On Tue, Jul 15, 2014 at 08:13:34AM -0400, Jeff Layton wrote:
> On Sun, 13 Jul 2014 05:19:19 -0700
> Christoph Hellwig <hch@infradead.org> wrote:
> 
> > On Sun, Jul 13, 2014 at 08:05:41AM -0400, Jeff Layton wrote:
> > > It is weird, but I don't think it really matters as the filp is only
> > > really used as a way to get to the inode -- it really doesn't matter
> > > which struct file we use there. find_any_file will both take a
> > > reference to and return the file, which is then eventually fput in
> > > filp_close, so there should be no refcount leak or anything.
> > > 
> > > The weirdness all comes from the vfs-layer file locking interfaces,
> > > many of which take a struct file argument when they really would be
> > > fine with a struct inode. Maybe one of these days we can get around to
> > > cleaning that up.
> > 
> > If filesystems get the file passed we should assume that they actually
> > use it.  In fact AFS does, but it's not NFS exportable at the moment,
> > and ceph does in a debug printk.  I'd be much happier to waste a pointer
> > in the lock stateid to avoid this inconsistant interface.  And it would
> > allow to kill find_any_fileas well..
> > 
> 
> I started looking at this this morning...
> 
> FWIW, I don't see where AFS uses the struct file for anything
> non-trivial in the filp_close codepaths. afs_do_unlk doesn't seem to do
> much with it, and I don't see a ->flush operation for AFS. Am I missing
> something there?
> 
> Here's what I think this change would look like. It builds but is
> otherwise untested, and the commit log is sort of half-assed right now.
> It should get slotted on top of this patch in the series:
> 
>     nfsd: do filp_close in sc_free callback for lock stateids
> 
> I'm not sure this really improves anything.
> 
> For one thing, we can only store a single struct file, but there's no
> guarantee that the locks represented by the lock stateid all used that
> file.

Right, so after this patch st_file means "the last file used by a lock
operation using this lock stateid"?

> Also, find_any_file is rather cheap, so I don't see this helping
> performance much.
> 
> Given that, is this really worth the extra memory? Thoughts?
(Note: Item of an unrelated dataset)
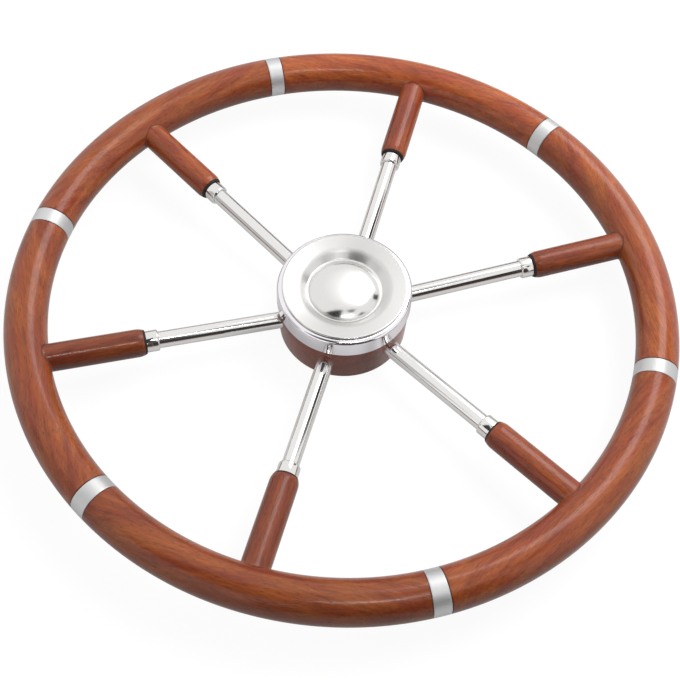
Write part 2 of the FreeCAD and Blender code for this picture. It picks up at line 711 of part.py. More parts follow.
# Centre cap: a polished domed shell with a rounded edge, over the shaft nut. Its skirt carries a
# grooved seat for the ring that holds it in the neck.
def centre_cap():
    body = new_body("centre_cap", "first_spoke_angle")
    profile = new_sketch(body, "profile")
    skirt = "skirt_diameter / 2"
    groove = "oring_radius - oring_section / 2"
    groove_top = "seat_height - oring_drop + oring_section / 2 + slide_fit"
    groove_foot = "seat_height - oring_drop - oring_section / 2 - slide_fit"
    outline(profile, [
        ("0", "seat_height + cap_height - cap_wall"),
        ("0", "seat_height + cap_height"),
        ("cap_brow_diameter / 2", "cap_brow_height"),
        ("cap_diameter / 2", "seat_height + cap_lip"),
        ("cap_diameter / 2", "seat_height"),
        (skirt, "seat_height"),
        (skirt, groove_top),
        (groove, groove_top),
        (groove, groove_foot),
        (skirt, groove_foot),
        (skirt, "seat_height - skirt_depth"),
        ("hollow_radius", "seat_height - skirt_depth"),
        ("hollow_radius", "hollow_height"),
    ], arcs={1: "-crown_radius", 2: "-cap_edge_radius", 12: "crown_radius - cap_wall"})
    revolve(body, profile, "turning")
    return body


# Cap ring: a rubber cord ring in the skirt's groove.
def cap_o_ring():
    body = new_body("cap_o_ring", "first_spoke_angle")
    section = new_sketch(body, "section")
    circle(section, "oring_radius", "seat_height - oring_drop", "oring_section")
    revolve(body, section, "cord")
    return body


# Every piece, the repeated ones once for each spoke or joint.
doc.recompute()
bodies = []
for place in range(int(sizes.spoke_count)):
    at_spoke = f"first_spoke_angle + {place} * pitch"
    at_joint = f"first_spoke_angle + {place} * pitch + pitch / 2"
    for make in (rim_segment, spoke, grip, grip_washer, ferrule):
        bodies.append(make(f"{make.__name__}_{place + 1}", at_spoke))
    for make in (rim_ring, rim_dowel):
        bodies.append(make(f"{make.__name__}_{place + 1}", at_joint))
for make in (hub_boss, hub_wood_ring, base_plate, base_screws, hub_band, band_screws,
             spoke_set_screws, hub_disc, centre_cap, cap_o_ring):
    bodies.append(make())
doc.recompute()

# Nothing is written unless every object and every shape is sound.
failed = [item.Label for item in doc.Objects if "Invalid" in item.State or "Error" in item.State]
failed += [body.Label for body in bodies if body.Shape.isNull() or not body.Shape.isValid()]
if failed:
    raise RuntimeError("unsound: " + ", ".join(failed))
os.makedirs("parts", exist_ok=True)
for body in bodies:
    body.Shape.exportStep(f"parts/{body.Label}.step")
    print(f"{body.Label}: {len(body.Shape.Solids)} solid, {body.Shape.Volume:.0f} mm3")
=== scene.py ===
import math

import bmesh
import bpy
from mathutils import Matrix, Vector


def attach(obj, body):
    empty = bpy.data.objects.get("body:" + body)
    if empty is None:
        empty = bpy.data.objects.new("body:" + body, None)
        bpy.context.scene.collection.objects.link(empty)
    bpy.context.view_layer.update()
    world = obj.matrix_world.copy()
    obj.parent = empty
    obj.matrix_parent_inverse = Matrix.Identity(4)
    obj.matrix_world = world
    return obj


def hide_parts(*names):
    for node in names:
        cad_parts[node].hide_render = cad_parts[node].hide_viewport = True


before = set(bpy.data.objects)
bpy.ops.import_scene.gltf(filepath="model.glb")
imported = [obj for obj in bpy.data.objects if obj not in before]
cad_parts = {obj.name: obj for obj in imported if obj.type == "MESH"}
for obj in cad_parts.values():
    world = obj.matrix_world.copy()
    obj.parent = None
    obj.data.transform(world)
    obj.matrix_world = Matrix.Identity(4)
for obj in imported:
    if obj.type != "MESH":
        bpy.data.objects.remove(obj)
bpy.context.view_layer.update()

# Rim segments: six felloes sawn from straight mahogany boards, glued end to end, turned to a round
# section and varnished. The straight grain runs out of the curve towards their ends. Each end is
# turned down for the ring over the joint, and beside the ring the wood is painted with a dark
# line, part stain and part painted shade of the joint.
MM = 0.001
SPOKES = 6
PITCH = 2 * math.pi / SPOKES
FIRST_SPOKE = math.pi / 2
RIM_RADIUS = 262.5
RIM_SECTION = 17.5
RIM_HEIGHT = 36.5
GLUE_LINE = 0.1
RING_WIDTH = 13.0
RING_WALL = 1.5
REBATE_SPARE = 0.1
FELLOE_EDGE = 0.25
EASE_SHARE = 0.3
# The dark line at each joint, part stain and part painted shade: its width in mm and its darkness.
JOINT_LINE = 1.1
JOINT_STAIN_AND_SHADE = 0.95
FELLOE_SIDES = 96
FELLOE_STATIONS = 72
FELLOE_SEED = 744
SAME_POINT = 0.0001
SHARP_ANGLE = 32


def lofted(name, rings, closed=False, stain_and_shade=None, sharp=SHARP_ANGLE):
    """A skin over rings of points in mm, with a lid on each end or closed round on itself. The
    stain and shade say how dark each ring is painted, for stain and painted shade at joints, and
    edges past the sharp angle, in degrees, stay crisp."""
    sides = len(rings[0])
    mesh = bpy.data.meshes.new(name)
    corners = [Vector(point) * MM for ring in rings for point in ring]
    pairs = [(k, k + 1) for k in range(len(rings) - 1)]
    pairs += [(len(rings) - 1, 0)] if closed else []
    faces = []
    for low, high in pairs:
        for side in range(sides):
            following = (side + 1) % sides
            faces.append((low * sides + side, low * sides + following,
                          high * sides + following, high * sides + side))
    if not closed:
        faces.append(tuple(range(sides)))
        faces.append(tuple(reversed(range((len(rings) - 1) * sides, len(rings) * sides))))
    mesh.from_pydata(corners, [], faces)
    joint = mesh.attributes.new("stain_and_shade", "FLOAT", "POINT")
    shares = stain_and_shade or [0.0] * len(rings)
    joint.data.foreach_set("value", [share for share in shares for _ in range(sides)])
    work = bmesh.new()
    work.from_mesh(mesh)
    bmesh.ops.remove_doubles(work, verts=work.verts, dist=SAME_POINT * MM)
    loose = [edge for edge in work.edges if edge.is_wire]
    bmesh.ops.delete(work, geom=loose, context="EDGES")
    bmesh.ops.recalc_face_normals(work, faces=work.faces)
    work.to_mesh(mesh)
    work.free()
    mesh.shade_smooth()
    mesh.set_sharp_from_angle(angle=math.radians(sharp))
    piece = bpy.data.objects.new(name, mesh)
    bpy.context.scene.collection.objects.link(piece)
    return piece


def grain_along(piece, along, across):
    """Gives each point its place in the board: along the grain first, then two ways across it."""
    up = Vector(along).cross(Vector(across))
    places = []
    for vertex in piece.data.vertices:
        places += [vertex.co.dot(Vector(along)), vertex.co.dot(Vector(across)), vertex.co.dot(up)]
    piece.data.attributes.new("timber", "FLOAT_VECTOR", "POINT").data.foreach_set("vector", places)


def rim_ring_of_points(distance, radius, sides):
    """One turn round the rim's section, a distance along the rim from the +X axis."""
    turn = distance / RIM_RADIUS
    points = []
    for side in range(sides):
        angle = 2 * math.pi * side / sides
        out = RIM_RADIUS + radius * math.cos(angle)
        points.append((out * math.cos(turn), out * math.sin(turn),
                       RIM_HEIGHT + radius * math.sin(angle)))
    return points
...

I'm not convinced it is.  But I understand that we're imposing a weird
assumption on the lock interface: "if you're exportable, you should use
the struct file we passed you only to get the inode".

It's out of scope for this work now, but I wonder whether my
f9d7562fdb9d "nfsd4: share file descriptors between stateid's" was a
mistake.  It also seemed potentially surprising to filesystems that we
could write or write-lock using a struct file originally opened for
read, but maybe that wasn't really a problem.

> @@ -4866,8 +4849,10 @@ nfsd4_lock(struct svc_rqst *rqstp, struct nfsd4_compound_state *cstate,
>  		case NFS4_READW_LT:
>  			spin_lock(&fp->fi_lock);
>  			filp = find_readable_file_locked(fp);
> -			if (filp)
> +			if (filp) {
> +				swap(lock_stp->st_file, filp);
>  				get_lock_access(lock_stp, NFS4_SHARE_ACCESS_READ);

I haven't checked carefully, but in the case of a new lock stateid, is
st_file going to be NULL, in which case this is going to cause the
openmode check following this case statement to fail?

--b.